The active share of the portfolio will depend on the opportunities prevailing in the market. There can be periods of very low active share and there can be periods where the active share is quite high. Overall, one should expect an active share of below 20% though there can be periods where it may briefly cross this.

The fund also looks for arbitrage opportunities in mergers and other special situations. How big and regular can such arbitrage opportunities be in the top 100 list of stocks?

These opportunities are lumpy in nature but relatively frequent. Mergers / demergers & spinoffs in the top 100 companies may be 2-3 in a year based on the recent past. Futures prices trading at discounts to the cash market also occur relatively frequently.
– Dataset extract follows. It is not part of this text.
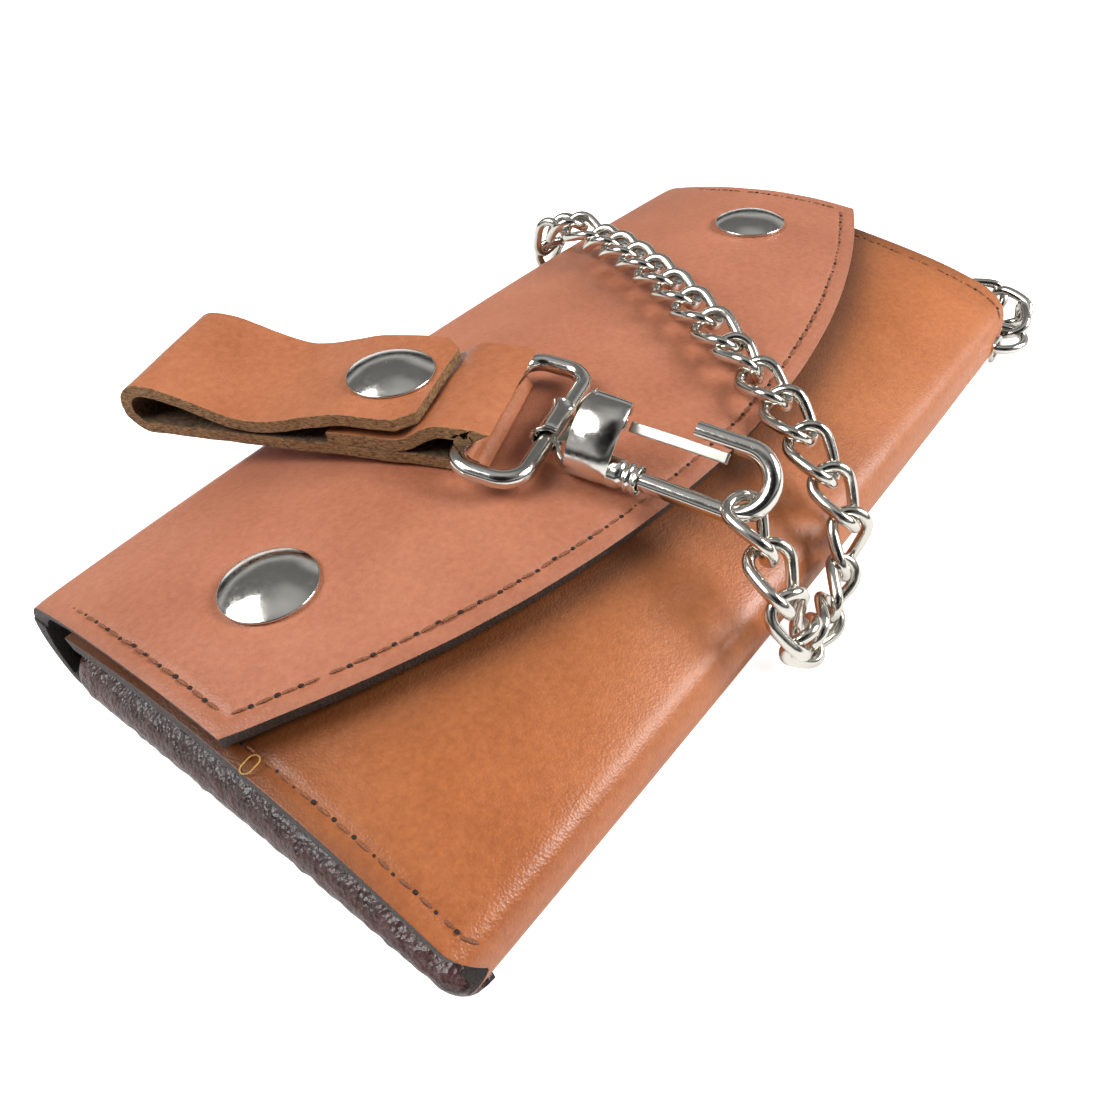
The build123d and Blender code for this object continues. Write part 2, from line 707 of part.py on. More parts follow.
with BuildPart() as strap_main:
    with BuildSketch(strap_plane.offset(-strap_width / 2)):
        with BuildLine() as wrap_path:
            FilletPolyline((return_end, return_middle), (return_start, return_middle),
                           (wrap_length, wrap_top), (wrap_centre, wrap_top), radius=2 * strap)
            ThreePointArc((wrap_centre, wrap_top), (wrap_centre - wrap_radius, main_middle + wrap_radius),
                          (wrap_centre, main_middle))
        trace(wrap_path.line, strap)
        with BuildLine() as layer_path:
            Line((wrap_centre - glued, main_middle), (fold_centre, main_middle))
            ThreePointArc((fold_centre, main_middle),
                          (fold_centre + fold_radius, main_middle + fold_radius),
                          (fold_centre, fold_top_middle))
        trace(layer_path.line, strap)
    extrude(amount=strap_width)
strap_main.part.label = "strap_main"

with BuildPart() as strap_leaf:
    with BuildSketch(strap_plane.offset(-strap_width / 2)):
        with BuildLine() as leaf_path:
            Spline((fold_centre, fold_top_middle), (leaf_low, leaf_lowest),
                   (belt_snap_u + strap, leaf_at_snap), (leaf_end, leaf_at_snap),
                   tangents=((-1, 0), (-1, 0)))
        trace(leaf_path.line, strap)
    extrude(amount=strap_width)
    with BuildSketch(Plane(origin=strap_origin, x_dir=strap_along, z_dir=(0, 0, 1))):
        with Locations((leaf_end, strap_width / 2), (leaf_end, -strap_width / 2)):
            Rectangle(leaf_chamfer * sqrt(2), leaf_chamfer * sqrt(2), rotation=45)
    extrude(amount=4 * fold_top_middle, mode=Mode.SUBTRACT)
strap_leaf.part.label = "strap_leaf"

# The belt snap stands on the strap like the flap snaps on the wallet.
belt_face = strap_origin + strap_along * belt_snap_u + Vector(0, 0, leaf_at_snap + strap / 2)
belt_plane = Plane(origin=belt_face, x_dir=strap_along, z_dir=(0, 0, 1))
belt_stud_seat = strap + snap_gap + snap_bed
belt_under = leaf_at_snap + strap / 2
snap_parts["belt_cap"] = make_cap(belt_plane, strap)
snap_parts["belt_socket"] = make_socket(belt_plane, strap - snap_bed, socket_height)
snap_parts["belt_stud"] = make_stud(belt_plane, belt_stud_seat, stud_head)
snap_parts["belt_post"] = make_post(belt_plane, belt_under - post_flange,
                                    belt_under - post_flange - belt_stud_seat + stud_base)

with BuildPart() as strap_leaf_bored:
    add(strap_leaf.part)
    with BuildSketch(belt_plane.offset(-snap_bed)):
        Circle(cap_diameter / 2)
    extrude(amount=strap, mode=Mode.SUBTRACT)
    with BuildSketch(belt_plane.offset(-strap - snap_gap / 2)):
        Circle(socket_diameter / 2)
    extrude(amount=snap_gap / 2 + snap_bed, mode=Mode.SUBTRACT)
    with BuildSketch(belt_plane.offset(-2 * strap)):
        Circle(rivet_diameter / 2)
    extrude(amount=4 * strap, mode=Mode.SUBTRACT)
strap_leaf_bored.part.label = "strap_leaf"

with BuildPart() as strap_main_bored:
    add(strap_main.part)
    with BuildSketch(belt_plane.offset(-belt_stud_seat)):
        Circle(stud_base_diameter / 2)
    extrude(amount=snap_gap, mode=Mode.SUBTRACT)
    with BuildSketch(belt_plane.offset(-belt_under - post_flange)):
        Circle(post_flange_diameter / 2)
    extrude(amount=2 * post_flange, mode=Mode.SUBTRACT)
    with BuildSketch(belt_plane.offset(-belt_under - strap)):
        Circle(rivet_diameter / 2)
    extrude(amount=4 * strap, mode=Mode.SUBTRACT)
strap_main_bored.part.label = "strap_main"

# ============================================================ chain
link_half = (link_length - wire) / 2          # middle of a link to the middle of its end wire
pitch_most = link_length - 2 * wire - link_slack
bow = (link_width - wire) / 2
chain_half = bow * sin(radians(link_roll)) + wire / 2
chain_side = bow * cos(radians(link_roll)) + wire / 2

with BuildPart() as link:
    with BuildLine() as link_path:
        FilletPolyline((0, -bow), (link_half, -bow), (link_half, bow), (0, bow), radius=bow * 0.999)
    with BuildSketch(Plane.YZ):
        with Locations((-bow, 0)):
            Circle(wire / 2)
    sweep(path=link_path.line)
    mirror(about=Plane.YZ)


def on_flap(x, y):
    """Where the middle of the chain runs when it lies on the flap over a point."""
    return (x, y, flap_top(x, y) + chain_half + 2 * chain_play)


back_y = spine_y + spine_belly + belly_growth + chain_half + chain_play
end_x = half_length + chain_half + 2 * chain_play
fold_y = -(fold_belly_y + belly_growth + chain_half + chain_play)
rest_z = chain_side + chain_play
meeting = link_half - pitch_most / 2          # middle of an end wire past the meeting point
hook_turn = radians(35)                       # where on the hook's bend the last link hangs
hook_seat = hook_point(rod_length + hook_gap / 2 * sin(hook_turn), hook_gap / 2 * (1 - cos(hook_turn)))
hook_tangent = hook_along * cos(hook_turn) + hook_across * sin(hook_turn)
hook_drop = Vector(-0.30, -0.75, -0.59).normalized()
chain_end = hook_seat - hook_drop * ((wire + hook_wire) / 2 + chain_play - meeting)
ring_lead = Vector(cos(radians(-12)), sin(radians(-12)), 0)
ring_middle = Vector(ring_x, ring_y, eyelet_z)
chain_start = ring_middle + ring_lead * (ring_radius - meeting + chain_play)

# From the corner ring round the far end and along the spine, up over the spine, across the flap,
# down over the fold in a hanging loop and up into the hook.
chain_route = [
    tuple(chain_start),
    (end_x + 3.6, -43.8, rest_z + 0.3),
    (end_x + 7.2, -36.5, rest_z),
    (end_x + 5.2, -26.5, rest_z),
    (end_x + 1.8, -14.0, rest_z),
    (end_x, 2.0, rest_z),
    (end_x, 22.0, rest_z),
    (end_x + 1.6, 37.0, rest_z),
    (end_x - 0.4, 49.5, rest_z),
    (84.4, back_y + 3.6, rest_z),
    (72.0, back_y + 0.8, rest_z),
    (63.0, back_y + 0.2, rest_z + 0.4),
    (55.2, back_y + 0.8, 7.6),
    (50.4, back_y - 0.1, 15.0),
    (47.4, back_y - 4.2, spine_z + crown + 1.6),
    (45.6, back_y - 10.4, spine_z + crown + 5.4),
    on_flap(43.6, 33.5),
    on_flap(40.6, 27.0),
    on_flap(37.5, 21.0),
    on_flap(31.0, 9.0),
    on_flap(24.5, -2.5),
    on_flap(18.5, -13.5),
    on_flap(13.5, -22.5),
    (9.4, -30.5, 25.8),
    (5.6, -38.0, 22.6),
    (2.6, -44.6, 18.2),
    (0.6, fold_y + 0.6, 13.2),
    (-3.0, fold_y - 0.4, 7.8),
    (-8.8, fold_y - 1.6, 4.9),
    (-15.6, fold_y - 2.6, 4.9),
    (-21.6, fold_y - 2.8, 8.4),
    (-24.6, fold_y - 2.2, 14.6),
    tuple(chain_end + hook_drop * link_length * 0.5),
    tuple(chain_end),
]
with BuildLine() as chain_line:
    Spline(*chain_route)
route = chain_line.line.edges()[0]
link_count = floor(route.length / pitch_most) + 1
core_x, core_y = 80.0, 34.0                   # half size of the wallet's core


def clamp(value, limit):
    """The value, kept within the limit on both sides."""
    return max(-limit, min(limit, value))


first_leans = (0, 72)        # the first link stands on edge in the ring, the next lies flat


def link_plane(number):
    """Plane of a link: X along the chain, Z leaning to alternate sides of the way out of the wallet."""
    start, end = (route.position_at((number + k) / link_count) for k in (0, 1))
    along = (end - start).normalized()
    middle = (start + end) / 2
    lean = link_roll if (link_count - number) % 2 else -link_roll
    outward = middle - Vector(clamp(middle.X, core_x), clamp(middle.Y, core_y), rest_z)
    if number < len(first_leans):
        lean = first_leans[number]
    elif number == link_count - 1:
        outward, lean = hook_tangent, 0
    outward = (outward - along * outward.dot(along)).normalized()
    return Plane(origin=middle, x_dir=along, z_dir=outward.rotate(Axis((0, 0, 0), along), lean))


chain_planes = [link_plane(number) for number in range(link_count)]
tail_count = sum(1 for plane in chain_planes if plane.origin.X > 55
                 or plane.origin.Y > 40 and plane.origin.Z < 17)
lead_cut = (tail_count + link_count) // 2
groups = {
    "tail_end_links": (0, tail_count // 2),
    "tail_spine_links": (tail_count // 2, tail_count),
    "lead_flap_links": (tail_count, lead_cut),
    "lead_hanging_links": (lead_cut, link_count),
}
chain_parts = {}
for name, (first, last) in groups.items():
    with BuildPart() as links:
        for plane in chain_planes[first:last]:
            with Locations(plane.location):
                add(link.part)
    chain_parts[name] = links.part

# ============================================================ files
finished = [
    cover_leather.part, cover_lining.part, pocket_board.part, *card_pockets, bill_divider.part,
    *gussets.values(), flap_leather.part, flap_lining.part, corner_eyelet.part, corner_ring.part,
    hook.part, gate.part, clip_body.part, wire_loop.part, strap_main_bored.part,
    strap_leaf_bored.part,
]
for name, piece in {**snap_parts, **chain_parts}.items():
    piece.label = name
    finished.append(piece)
for piece in finished:
    export_step(piece, f"parts/{piece.label}.step")
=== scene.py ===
import bmesh
import bpy
import numpy as np
from mathutils import Matrix, Vector


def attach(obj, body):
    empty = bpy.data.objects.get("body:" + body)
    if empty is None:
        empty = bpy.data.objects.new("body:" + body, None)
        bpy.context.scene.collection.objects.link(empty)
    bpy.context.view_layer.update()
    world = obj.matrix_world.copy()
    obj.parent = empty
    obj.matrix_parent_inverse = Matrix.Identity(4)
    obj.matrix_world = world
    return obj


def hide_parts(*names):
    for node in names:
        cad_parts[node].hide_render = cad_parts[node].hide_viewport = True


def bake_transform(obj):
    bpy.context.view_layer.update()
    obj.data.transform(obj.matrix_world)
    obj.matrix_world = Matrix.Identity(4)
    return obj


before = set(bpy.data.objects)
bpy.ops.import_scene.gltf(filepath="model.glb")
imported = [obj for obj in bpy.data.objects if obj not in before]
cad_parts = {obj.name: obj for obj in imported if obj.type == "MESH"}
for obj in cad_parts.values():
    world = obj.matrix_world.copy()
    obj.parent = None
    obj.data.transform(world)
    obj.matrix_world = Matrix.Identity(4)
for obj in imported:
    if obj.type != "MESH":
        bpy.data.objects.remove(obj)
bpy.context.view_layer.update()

# The wallet's own sizes in millimetres: X along the wallet, Y from the fold to the spine, Z up.
MM = 0.001
HALF = 89.0                 # half the length
CROWN = 2.2                 # rise of the top at mid length
LEATHER = 1.8
LINING = 1.0
NEAR_CORNER = 3.5           # corner radius of the fold at the near end
FAR_CORNER = 9.0            # and at the far end
SEAM_INSET = 3.0            # stitch line behind an edge
STITCH = 3.3                # from one needle hole to the next
CAP_X, CAP_Y = 68.0, 8.6    # the flap's two snap caps, one each side of mid length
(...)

The index is rebalanced twice a year which results in a few stocks being added to the index and a few stocks getting excluded.

With the 5 smart execution strategies, how much alpha can you make as compared to a Nifty Top 100 index fund?

Mutual funds are not guaranteed return products and are market linked. Regulations prohibit predicting future returns. However this scheme is not suitable for investors looking to generate returns that are substantially different from the underlying benchmark.

PPFAS Flexicap Fund has a very strong fan following and is also the largest equity scheme in India. What’s in it for your existing flexicap investors? Who should pair flexicap with largecap fund?

For investors looking to have a very active portfolio with some concentration in the best ideas and where there is flexibility to invest across market caps, Parag Parikh Flexicap Fund continues to be the choice. For investors looking to have a large cap exposure to the Indian equity markets at a low cost and where the portfolio is not too different from the underlying benchmark, the new fund Parag Parikh Large Cap Fund would be a relevant choice. Of course, many investors may choose to invest in both schemes in the proportion that is in alignment with their goals.

Will it follow the same value investing principle that PPFAS is known for?

Since this scheme will have a low active share, it will not be following the flexicap approach to investing.

For an investor who is looking to have largecap exposure, do you think Nifty50 is better or top 100 stocks? And why.

Globally, passive investing is about investing in a wide basket of securities. In the US for example, most passive investors would choose the S&P 500 index tracking funds. In India, traditionally, we have tracked BSE Sensex 30 and NSE Nifty 50. From a risk reduction perspective a Nifty 100 index will have more diversification as compared to Nifty 50.